• WHAT TO DO:
Reproduce all of the data exactly.

• GIVEN DATA:
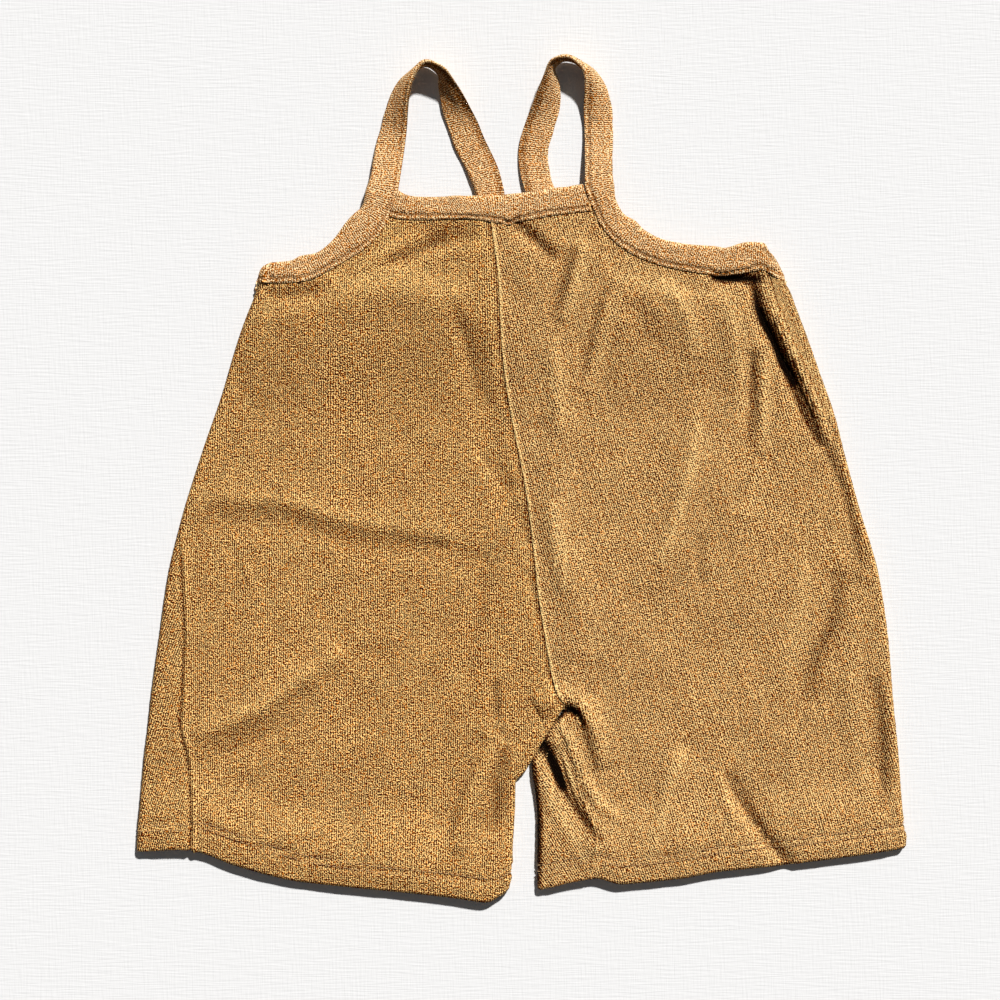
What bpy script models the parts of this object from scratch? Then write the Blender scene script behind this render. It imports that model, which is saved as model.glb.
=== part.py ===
"""Baby romper in ribbed terry, laid flat face up.

Frame: +X to the viewer's right, +Y towards the straps, +Z up from the table, origin at the
bottom centre of the garment. Tables are in millimetres and are turned into metres at the end.

The garment is two flattened tubes, a left and a right half, joined down the centre seams. A point
on a half is given by a level (0 hem, 1 crotch, 2 waist, 3 armhole and neck cut) and by the
distance along the cloth from the half's outer edge. The front and back panels share that one
tube, so their seams meet wherever they wander round the edge.
"""

import math
from collections import namedtuple

import bpy
import numpy as np

MM = 0.001

# Cloth, in millimetres.
CLOTH_WALL = 1.6
BAND_WALL = 1.2
SEAM_GAP = 0.3
LAYER_STEP = CLOTH_WALL + SEAM_GAP
HEM_DEPTH = 15.0
BAND_DEPTH = 16.5
STRAP_LEAF = (BAND_WALL + SEAM_GAP) / 2.0
BOUND_GAP = 0.45
BOUND_LEAF = (BAND_WALL + CLOTH_WALL) / 2.0 + BOUND_GAP

# Heights of the middle of the cloth above the table.
TABLE_CLEARANCE = 0.05
BACK_REST = CLOTH_WALL / 2.0
BACK_BOUND = BAND_WALL + BOUND_GAP + CLOTH_WALL / 2.0
FRONT_REST = BACK_REST + LAYER_STEP + TABLE_CLEARANCE
EDGE_RISE = 2.05
HEM_RISE = 3.75
BIB_RISE = BACK_BOUND + 2.0 * (BOUND_LEAF + TABLE_CLEARANCE) + BAND_WALL + SEAM_GAP - FRONT_REST
SLACK = 1.3
SLACK_ROUNDING = 0.6

# Levels.
WAIST = 60.0
CROTCH_OUTER = -104.0
CROTCH_INNER = -124.0

# Where soft changes of height start and end, as distances from an edge or heights up the garment.
EDGE_FADE = (4.0, 14.0)
LEG_FADE = (4.0, 12.0)
HEM_FADE = (HEM_DEPTH + 2.0, 2.0 * HEM_DEPTH)
BIB_FADE = (72.0, 94.0)
LEG_START = (CROTCH_INNER, CROTCH_INNER + 12.0)
FREE_FROM_EDGE = (4.0, 12.0)
FREE_FROM_LEG = (3.0, 9.0)
FREE_FROM_BAND = (BAND_DEPTH + 2.0, BAND_DEPTH + 12.0)
BACK_BAND_FADE = (BAND_DEPTH + 3.0, BAND_DEPTH + 16.0)
FOLD_REACH = 3.0
SLOPE_STEP = 0.5
BEND_SAMPLE = 3.0

CAMEL = (0.44, 0.235, 0.085, 1.0)
CAMEL_BAND = (0.50, 0.275, 0.115, 1.0)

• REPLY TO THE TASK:
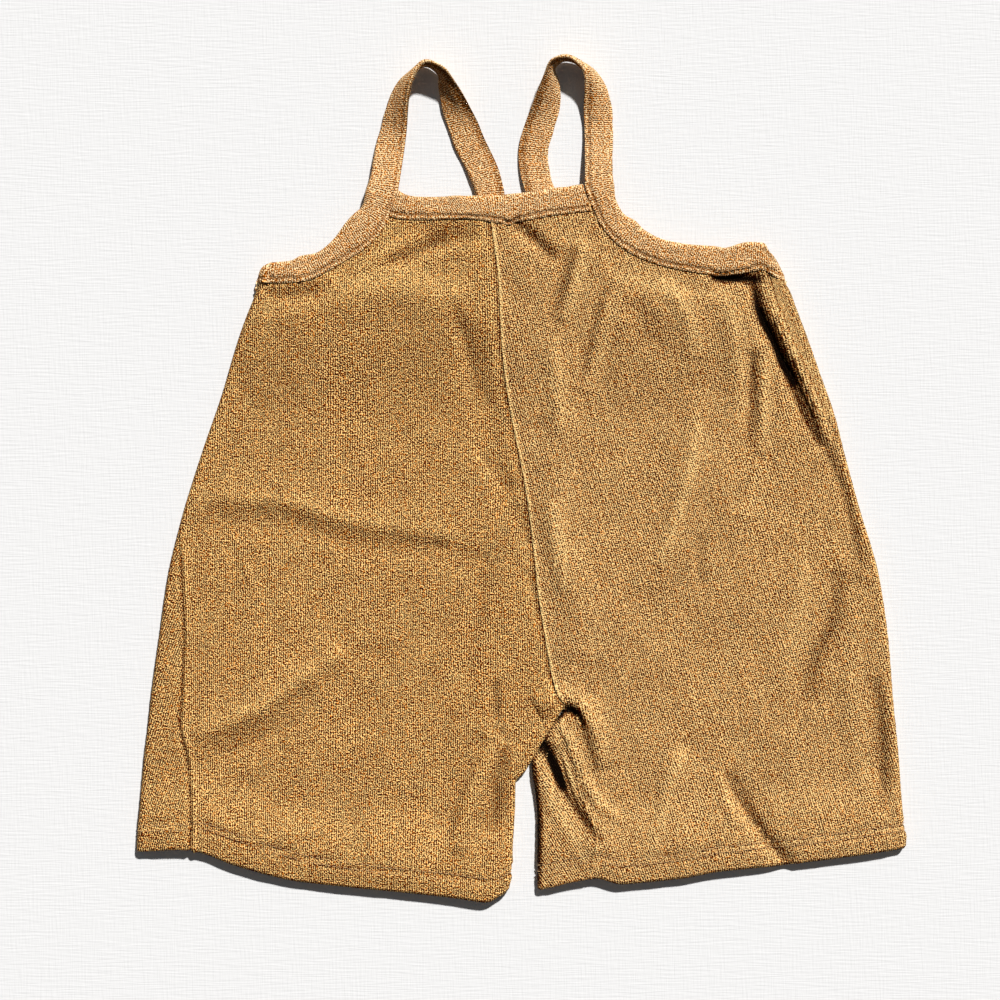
What bpy script models the parts of this object from scratch? Then write the Blender scene script behind this render. It imports that model, which is saved as model.glb.
=== part.py ===
"""Baby romper in ribbed terry, laid flat face up.

Frame: +X to the viewer's right, +Y towards the straps, +Z up from the table, origin at the
bottom centre of the garment. Tables are in millimetres and are turned into metres at the end.

The garment is two flattened tubes, a left and a right half, joined down the centre seams. A point
on a half is given by a level (0 hem, 1 crotch, 2 waist, 3 armhole and neck cut) and by the
distance along the cloth from the half's outer edge. The front and back panels share that one
tube, so their seams meet wherever they wander round the edge.
"""

import math
from collections import namedtuple

import bpy
import numpy as np

MM = 0.001

# Cloth, in millimetres.
CLOTH_WALL = 1.6
BAND_WALL = 1.2
SEAM_GAP = 0.3
LAYER_STEP = CLOTH_WALL + SEAM_GAP
HEM_DEPTH = 15.0
BAND_DEPTH = 16.5
STRAP_LEAF = (BAND_WALL + SEAM_GAP) / 2.0
BOUND_GAP = 0.45
BOUND_LEAF = (BAND_WALL + CLOTH_WALL) / 2.0 + BOUND_GAP

# Heights of the middle of the cloth above the table.
TABLE_CLEARANCE = 0.05
BACK_REST = CLOTH_WALL / 2.0
BACK_BOUND = BAND_WALL + BOUND_GAP + CLOTH_WALL / 2.0
FRONT_REST = BACK_REST + LAYER_STEP + TABLE_CLEARANCE
EDGE_RISE = 2.05
HEM_RISE = 3.75
BIB_RISE = BACK_BOUND + 2.0 * (BOUND_LEAF + TABLE_CLEARANCE) + BAND_WALL + SEAM_GAP - FRONT_REST
SLACK = 1.3
SLACK_ROUNDING = 0.6

# Levels.
WAIST = 60.0
CROTCH_OUTER = -104.0
CROTCH_INNER = -124.0

# Where soft changes of height start and end, as distances from an edge or heights up the garment.
EDGE_FADE = (4.0, 14.0)
LEG_FADE = (4.0, 12.0)
HEM_FADE = (HEM_DEPTH + 2.0, 2.0 * HEM_DEPTH)
BIB_FADE = (72.0, 94.0)
LEG_START = (CROTCH_INNER, CROTCH_INNER + 12.0)
FREE_FROM_EDGE = (4.0, 12.0)
FREE_FROM_LEG = (3.0, 9.0)
FREE_FROM_BAND = (BAND_DEPTH + 2.0, BAND_DEPTH + 12.0)
BACK_BAND_FADE = (BAND_DEPTH + 3.0, BAND_DEPTH + 16.0)
FOLD_REACH = 3.0
SLOPE_STEP = 0.5
BEND_SAMPLE = 3.0

CAMEL = (0.44, 0.235, 0.085, 1.0)
CAMEL_BAND = (0.50, 0.275, 0.115, 1.0)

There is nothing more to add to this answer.